第一,服刑人員未成年子女的保護渠道不暢通。由于沒有與法院、監獄等建立聯動機制,只有部分服刑人員未成年子女納入了非政府組織的保護中。仍然有很多服刑人員未成年子女未能得到非政府組織的保護,生活窘迫。
第二,服刑人員未成年子女的上學難問題。類似兒童村這樣的非政府組織大多地理位置偏僻,周圍學校較少,加之服刑人員未成年子女的身份特殊,老師向學校反應這類孩子缺乏管教,家長也反應不愿意讓自己的孩子和罪犯的孩子同班。學校迫于各種壓力,拒絕接受服刑人員未成年子女入學。
第三,服刑人員未成年子女醫療保障缺失。由于沒有醫療保障,非政府組織又存在資金困難,孩子生病很容易被耽誤,非常不利于服刑人員未成年子女的身體健康。
第四,缺乏專業的心理輔導人員。服刑人員未成年子女大多存在一定的心理問題,而由于工作待遇低,非政府組織的工作人員嚴重不足,尤其缺乏專業的心理輔導人員,不利于其心理健康。

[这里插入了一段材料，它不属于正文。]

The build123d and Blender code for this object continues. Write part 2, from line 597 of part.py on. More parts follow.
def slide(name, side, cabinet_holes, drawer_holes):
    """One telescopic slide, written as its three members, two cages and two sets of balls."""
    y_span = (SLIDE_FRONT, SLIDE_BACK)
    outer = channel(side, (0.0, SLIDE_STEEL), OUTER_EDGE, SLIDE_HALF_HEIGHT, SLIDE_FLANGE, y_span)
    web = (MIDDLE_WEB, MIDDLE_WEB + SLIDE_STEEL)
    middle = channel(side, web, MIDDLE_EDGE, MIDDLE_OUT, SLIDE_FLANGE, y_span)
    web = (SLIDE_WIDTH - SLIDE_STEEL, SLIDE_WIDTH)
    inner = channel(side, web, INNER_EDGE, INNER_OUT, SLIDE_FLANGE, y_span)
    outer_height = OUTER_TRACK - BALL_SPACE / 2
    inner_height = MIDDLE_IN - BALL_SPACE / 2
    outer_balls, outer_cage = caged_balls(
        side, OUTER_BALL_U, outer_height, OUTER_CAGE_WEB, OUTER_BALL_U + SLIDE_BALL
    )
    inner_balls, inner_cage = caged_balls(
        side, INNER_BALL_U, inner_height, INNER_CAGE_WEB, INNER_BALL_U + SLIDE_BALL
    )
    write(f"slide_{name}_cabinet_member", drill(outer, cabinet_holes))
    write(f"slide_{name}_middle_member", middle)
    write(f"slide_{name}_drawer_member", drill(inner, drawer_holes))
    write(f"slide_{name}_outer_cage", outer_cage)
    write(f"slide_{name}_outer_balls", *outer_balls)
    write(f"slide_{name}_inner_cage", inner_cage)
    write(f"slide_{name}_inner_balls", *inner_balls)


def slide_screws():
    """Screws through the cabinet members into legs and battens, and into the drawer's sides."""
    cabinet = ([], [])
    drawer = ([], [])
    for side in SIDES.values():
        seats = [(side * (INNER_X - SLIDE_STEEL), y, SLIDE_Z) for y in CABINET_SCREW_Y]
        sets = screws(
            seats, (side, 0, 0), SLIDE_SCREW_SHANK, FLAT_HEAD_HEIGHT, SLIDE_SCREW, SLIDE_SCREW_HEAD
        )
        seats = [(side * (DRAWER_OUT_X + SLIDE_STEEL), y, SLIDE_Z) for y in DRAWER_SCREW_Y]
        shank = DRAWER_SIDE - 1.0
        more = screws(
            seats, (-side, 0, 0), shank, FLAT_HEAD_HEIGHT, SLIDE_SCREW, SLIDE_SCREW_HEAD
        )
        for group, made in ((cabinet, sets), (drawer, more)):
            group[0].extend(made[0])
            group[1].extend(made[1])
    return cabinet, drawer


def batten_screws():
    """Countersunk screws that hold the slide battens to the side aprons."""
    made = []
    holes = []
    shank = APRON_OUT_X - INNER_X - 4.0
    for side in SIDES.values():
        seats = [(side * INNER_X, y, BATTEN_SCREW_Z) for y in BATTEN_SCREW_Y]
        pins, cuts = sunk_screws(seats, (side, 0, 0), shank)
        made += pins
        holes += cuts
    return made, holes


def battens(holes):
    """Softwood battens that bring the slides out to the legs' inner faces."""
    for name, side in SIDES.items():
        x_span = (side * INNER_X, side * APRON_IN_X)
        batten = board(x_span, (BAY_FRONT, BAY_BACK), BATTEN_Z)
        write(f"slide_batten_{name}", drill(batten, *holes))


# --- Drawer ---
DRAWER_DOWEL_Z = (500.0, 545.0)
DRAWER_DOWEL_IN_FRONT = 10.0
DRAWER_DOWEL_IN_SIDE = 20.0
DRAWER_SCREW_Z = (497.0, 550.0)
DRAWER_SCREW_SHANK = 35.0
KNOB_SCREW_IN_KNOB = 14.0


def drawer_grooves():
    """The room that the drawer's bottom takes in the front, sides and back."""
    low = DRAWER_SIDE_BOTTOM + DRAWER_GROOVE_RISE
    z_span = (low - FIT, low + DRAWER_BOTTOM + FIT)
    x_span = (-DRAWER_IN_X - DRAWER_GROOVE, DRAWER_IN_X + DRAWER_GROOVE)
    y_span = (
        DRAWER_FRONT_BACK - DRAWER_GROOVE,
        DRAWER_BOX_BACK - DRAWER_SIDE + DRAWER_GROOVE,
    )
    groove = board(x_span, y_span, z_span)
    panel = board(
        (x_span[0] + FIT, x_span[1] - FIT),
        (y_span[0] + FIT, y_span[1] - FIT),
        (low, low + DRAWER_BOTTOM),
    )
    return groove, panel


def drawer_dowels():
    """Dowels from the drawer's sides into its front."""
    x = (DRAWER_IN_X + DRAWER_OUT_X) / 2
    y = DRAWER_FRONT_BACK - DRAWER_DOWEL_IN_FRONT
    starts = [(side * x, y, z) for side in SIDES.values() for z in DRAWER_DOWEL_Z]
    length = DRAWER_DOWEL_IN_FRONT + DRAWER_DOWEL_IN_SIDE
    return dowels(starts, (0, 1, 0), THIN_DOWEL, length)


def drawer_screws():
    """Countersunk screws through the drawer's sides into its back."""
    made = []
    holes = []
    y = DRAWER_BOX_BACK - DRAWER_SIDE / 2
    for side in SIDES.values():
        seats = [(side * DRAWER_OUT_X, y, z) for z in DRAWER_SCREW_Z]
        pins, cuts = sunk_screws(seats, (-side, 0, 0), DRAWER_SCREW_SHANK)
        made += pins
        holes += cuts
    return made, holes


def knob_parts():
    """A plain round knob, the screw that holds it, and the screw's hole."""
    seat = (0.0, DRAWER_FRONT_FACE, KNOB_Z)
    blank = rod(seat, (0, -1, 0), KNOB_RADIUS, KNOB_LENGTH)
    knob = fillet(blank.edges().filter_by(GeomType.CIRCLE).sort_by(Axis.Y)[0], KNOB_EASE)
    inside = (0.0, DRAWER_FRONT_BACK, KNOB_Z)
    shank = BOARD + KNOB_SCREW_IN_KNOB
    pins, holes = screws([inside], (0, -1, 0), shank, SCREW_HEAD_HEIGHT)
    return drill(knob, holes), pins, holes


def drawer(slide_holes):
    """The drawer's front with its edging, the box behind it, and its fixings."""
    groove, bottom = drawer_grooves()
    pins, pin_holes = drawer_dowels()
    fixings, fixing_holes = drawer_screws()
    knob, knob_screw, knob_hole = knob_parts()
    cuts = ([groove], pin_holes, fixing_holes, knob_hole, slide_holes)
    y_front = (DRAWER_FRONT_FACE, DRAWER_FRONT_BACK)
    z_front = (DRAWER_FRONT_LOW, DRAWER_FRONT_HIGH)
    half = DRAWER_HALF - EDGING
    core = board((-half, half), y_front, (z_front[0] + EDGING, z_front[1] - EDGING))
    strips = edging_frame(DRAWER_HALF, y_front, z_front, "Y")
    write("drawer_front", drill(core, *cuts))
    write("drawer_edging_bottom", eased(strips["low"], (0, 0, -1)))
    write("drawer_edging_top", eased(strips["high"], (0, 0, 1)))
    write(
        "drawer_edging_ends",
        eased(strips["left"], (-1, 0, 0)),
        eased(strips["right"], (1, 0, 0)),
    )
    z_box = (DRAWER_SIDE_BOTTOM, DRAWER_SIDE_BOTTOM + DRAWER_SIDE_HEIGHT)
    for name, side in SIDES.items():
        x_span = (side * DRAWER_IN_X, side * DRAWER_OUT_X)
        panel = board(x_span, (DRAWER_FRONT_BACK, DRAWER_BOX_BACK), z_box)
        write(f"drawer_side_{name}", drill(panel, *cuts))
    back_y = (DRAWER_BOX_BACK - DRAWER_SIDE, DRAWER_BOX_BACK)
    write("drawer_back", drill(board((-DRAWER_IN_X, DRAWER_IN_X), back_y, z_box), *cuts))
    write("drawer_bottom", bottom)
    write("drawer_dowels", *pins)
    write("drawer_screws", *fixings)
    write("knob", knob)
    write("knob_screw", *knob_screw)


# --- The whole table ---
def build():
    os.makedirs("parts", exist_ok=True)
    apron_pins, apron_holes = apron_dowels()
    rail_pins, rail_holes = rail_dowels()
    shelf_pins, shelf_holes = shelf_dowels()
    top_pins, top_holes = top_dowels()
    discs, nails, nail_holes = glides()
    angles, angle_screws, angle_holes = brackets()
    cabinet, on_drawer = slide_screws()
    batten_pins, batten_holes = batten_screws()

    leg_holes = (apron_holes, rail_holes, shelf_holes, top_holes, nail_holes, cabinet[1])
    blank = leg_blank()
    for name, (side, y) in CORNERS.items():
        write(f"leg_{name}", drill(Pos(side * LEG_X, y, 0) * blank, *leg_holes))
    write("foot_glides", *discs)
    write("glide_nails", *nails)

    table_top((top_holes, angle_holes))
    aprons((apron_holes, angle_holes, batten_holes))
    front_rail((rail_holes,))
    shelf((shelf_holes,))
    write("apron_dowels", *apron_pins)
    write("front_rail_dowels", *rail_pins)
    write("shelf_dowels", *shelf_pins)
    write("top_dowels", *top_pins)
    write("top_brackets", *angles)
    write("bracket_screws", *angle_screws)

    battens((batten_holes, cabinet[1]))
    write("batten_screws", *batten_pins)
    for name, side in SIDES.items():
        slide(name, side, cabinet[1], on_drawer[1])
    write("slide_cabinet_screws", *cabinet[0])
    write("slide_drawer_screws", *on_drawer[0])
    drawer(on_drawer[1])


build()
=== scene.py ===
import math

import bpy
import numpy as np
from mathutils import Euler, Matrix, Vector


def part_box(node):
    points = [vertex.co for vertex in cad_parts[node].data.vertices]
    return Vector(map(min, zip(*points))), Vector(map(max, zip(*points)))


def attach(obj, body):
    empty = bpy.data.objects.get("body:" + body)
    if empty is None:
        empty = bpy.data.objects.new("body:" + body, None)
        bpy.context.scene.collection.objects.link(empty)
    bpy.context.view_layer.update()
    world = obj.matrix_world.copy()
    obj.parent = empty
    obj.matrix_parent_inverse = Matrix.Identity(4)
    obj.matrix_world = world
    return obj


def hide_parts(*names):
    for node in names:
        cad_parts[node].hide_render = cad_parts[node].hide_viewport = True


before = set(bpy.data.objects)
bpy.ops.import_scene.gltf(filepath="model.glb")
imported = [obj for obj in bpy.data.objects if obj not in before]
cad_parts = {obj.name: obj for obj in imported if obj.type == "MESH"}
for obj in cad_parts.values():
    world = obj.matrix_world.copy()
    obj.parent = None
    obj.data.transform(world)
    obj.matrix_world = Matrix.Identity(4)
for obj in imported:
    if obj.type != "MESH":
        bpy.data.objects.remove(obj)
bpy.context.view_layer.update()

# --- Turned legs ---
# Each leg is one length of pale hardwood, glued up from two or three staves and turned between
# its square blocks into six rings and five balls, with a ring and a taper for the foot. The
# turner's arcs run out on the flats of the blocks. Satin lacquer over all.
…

如此種種障礙,充分暴露出我國對服刑人員未成年子女生存、教育、醫療等方面的嚴重忽視,其根源就在于法律保護的不足。救助服刑人員的未成年子女是一份不可推卸的社會責任。只有保障今天的青少年均有平等發展的機會,才能在未來社會中實現每個公民都能平等發展與競爭。[5]因此,我國有必要保護和尊重服刑人員未成年子女的合法權益。
(一)服刑人員未成年子女法律保護現狀的梳理
筆者對我國歷年出臺的涉及服刑人員未成年子女保護的法律法規等進行了搜索統計,涉及到服刑人員未成年子女保護的規定屈指可數(見表1)。需要說明的是筆者獲取數據使用的是北大法寶——中國法律檢索系統,以其中國法律法規規章司法解釋全庫中央級數據庫為數據來源。

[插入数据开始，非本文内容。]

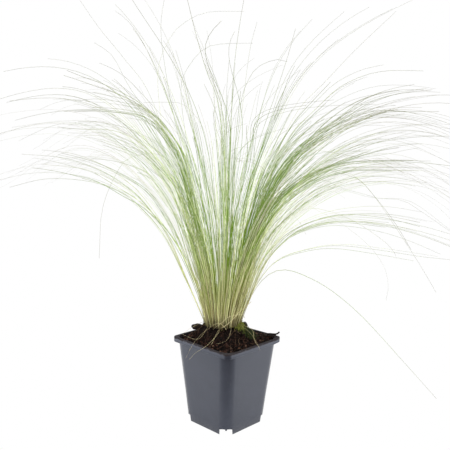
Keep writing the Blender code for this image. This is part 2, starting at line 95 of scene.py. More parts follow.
# Grass: tufts in rings round the middle one (number, radius and blades in each tuft of the solids), and
# the fountain that their blades follow
TUFT_RINGS = ((1, 0.0, 8), (6, 7.9 * MM, 12), (12, 15.9 * MM, 24))
TUFT_SHIFT, CROWN_SIDES, LEAST_SIDE = 0.8 * MM, 28, 0.6 * MM
BLADE_ROOM, ROOT_DRAWS = 0.97 * MM, 24
BLADE_LONGEST, BLADE_SHORTEST = 438 * MM, 180 * MM
MIDDLE_SHORTER = 62 * MM
CROWN_TILT = math.radians(20)
ARCH_TILT, ARCH_POWER, ARCH_BEND = math.radians(100), 0.5, 3.0
ARCH_RISE_EDGE, ARCH_RISE_MIDDLE = 155 * MM, 225 * MM
ARCH_STEPS, BEND_RISE = 48, 90 * MM
LEAN_AZIMUTH = math.radians(44)
LEAN_WAY = np.array([math.cos(LEAN_AZIMUTH), math.sin(LEAN_AZIMUTH)])
LEAN_TILT, LEAN_RISE, LEAN_LENGTH = 0.03, 0.05, 0.05
SWAY, SWAY_LENGTH, SWAY_REACH = 20 * MM, 480 * MM, 300 * MM
GATHER_RISE = 200 * MM
TUFT_PULL, CLUMP_PULL = 0.2, 0.55
LOBE_PULL, LEAN_PULL, LOBE_RISE = 0.6, 0.2, 120 * MM
SEED = 41

# Strands: points and sides, how far the roots are sunk, companions, sheaths, and how locks part
BLADE_POINTS, THREAD_SIDES = 34, 3
BLADE_SINK, SINGLE_SINK, EDGE_INSET = 4 * MM, 2 * MM, 1.6 * MM
COMPANION_SHARE = 0.5
SHEATHS_PER_TUFT, SHEATH_SPREAD, SHEATH_WAVE = 13, 4.4 * MM, 90 * MM
LOCK_SPREAD, LOCK_ROOT, LOCK_POINTS, LOCK_SHORTEST = 6 * MM, 2 * MM, 64, 0.45

# Dead blades over the rim: azimuth of the root and of the tip, reach from the pot's axis, the tip's height
# and the rise of the bow
FALLEN_BLADES = (
    (-75, -95, 60 * MM, 87 * MM, -9 * MM),
    (-52, -72, 39 * MM, 102 * MM, -12 * MM),
    (-140, -134, 50 * MM, 104 * MM, -10 * MM),
    (8, 1, 50.5 * MM, 96 * MM, -4 * MM),
)
FALLEN_BOW = 0.68

# Low blades: azimuth of the root and of the tip, how many hairs go together, and where they pass in mm
# (out from the crown, up)
STRAY_BLADES = (
    (40, 46, 1, ((33, 150), (50, 173), (70, 180), (96, 172), (126, 155), (164, 123), (216, 68),
                 (257, 24))),
    (54, 40, 3, ((34, 152), (60, 188), (98, 203), (133, 208), (181, 204), (226, 199), (274, 197))),
    (128, 140, 3, ((35, 156), (64, 192), (110, 203), (160, 186), (205, 150))),
    (34, 37, 8, ((43, 180), (68, 215), (96, 232), (130, 240), (175, 237), (215, 228), (255, 214))),
    (62, 60, 8, ((42, 178), (66, 209), (92, 226), (124, 236), (165, 240), (212, 238), (262, 229))),
    (218, 212, 5, ((44, 166), (67, 216), (94, 252), (118, 272), (151, 289), (196, 301), (251, 304))),
    (238, 250, 5, ((45, 170), (71, 222), (104, 260), (128, 276), (160, 287), (205, 291), (245, 284))),
)

# Single hairs that curl, cross or rise above the rest: how far behind the crown they end, and where they
# pass in mm (to the right as the camera looks, up)
HAIRS = (
    (10, ((-11, 118), (-43, 245), (-61, 302), (-72, 341), (-77, 399), (-65, 434), (-49, 452),
          (-24, 464), (17, 466))),
    (0, ((-6, 121), (-36, 281), (-47, 341), (-51, 377), (-48, 396), (-30, 421), (-11, 429), (27, 431))),
    (0, ((6, 121), (8, 293), (13, 337), (17, 376), (29, 402), (37, 408), (52, 414), (65, 412))),
    (-25, ((-14, 128), (-41, 255), (-58, 298), (-77, 309), (-98, 307), (-114, 297), (-134, 251),
           (-138, 194))),
    (-20, ((-1, 127), (-7, 216), (-15, 282), (-21, 320), (-28, 343), (-47, 363), (-68, 365), (-90, 364))),
    (0, ((-8, 121), (-21, 201), (-40, 280), (-59, 352), (-69, 406), (-73, 435), (-73, 456), (-69, 479))),
    (0, ((-1, 121), (2, 213), (-1, 292), (-10, 366), (-23, 400), (-36, 442), (-46, 480))),
    (0, ((3, 121), (3, 201), (4, 292), (6, 385), (8, 415), (12, 449), (17, 482))),
    (0, ((6, 121), (8, 201), (11, 293), (18, 370), (24, 424), (31, 453))),
    (15, ((15, 117), (27, 187), (42, 258), (61, 321), (81, 362), (108, 391), (143, 429), (185, 470))),
    (0, ((10, 121), (18, 202), (27, 282), (37, 326), (53, 376), (65, 416), (73, 447))),
    (10, ((-13, 118), (-31, 199), (-54, 285), (-86, 374), (-114, 412), (-142, 445), (-165, 477))),
    (-10, ((-15, 124), (-32, 202), (-56, 281), (-84, 346), (-108, 383), (-125, 414), (-144, 427))),
)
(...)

表1:歷年出臺的涉及服刑人員未成年子女保護的法律法規等的情況(單位:部)

2011年至今 0 1 3 0 4合計 1 1 9 11 22
從表1可以看出來,在2000年以前,我國對服刑人員未成年子女的法律保護是屬于空白狀態,僅在《監獄法》第19條明確“罪犯不得攜帶子女在監內服刑”。這一規定雖然有助于防止父母蹲監獄而連累未成年子女一起失去自由,卻并沒有妥善安置這類未成年子女,也沒有對指定或者變更這類未成年子女的監護人等做出明確的規定,而我國兒童福利院的主要救助對象是孤殘兒童、棄嬰,對服刑人員未成年子女的保護與救助沒有納入其職責范圍,[6]無疑置其于法律孤兒的困境中。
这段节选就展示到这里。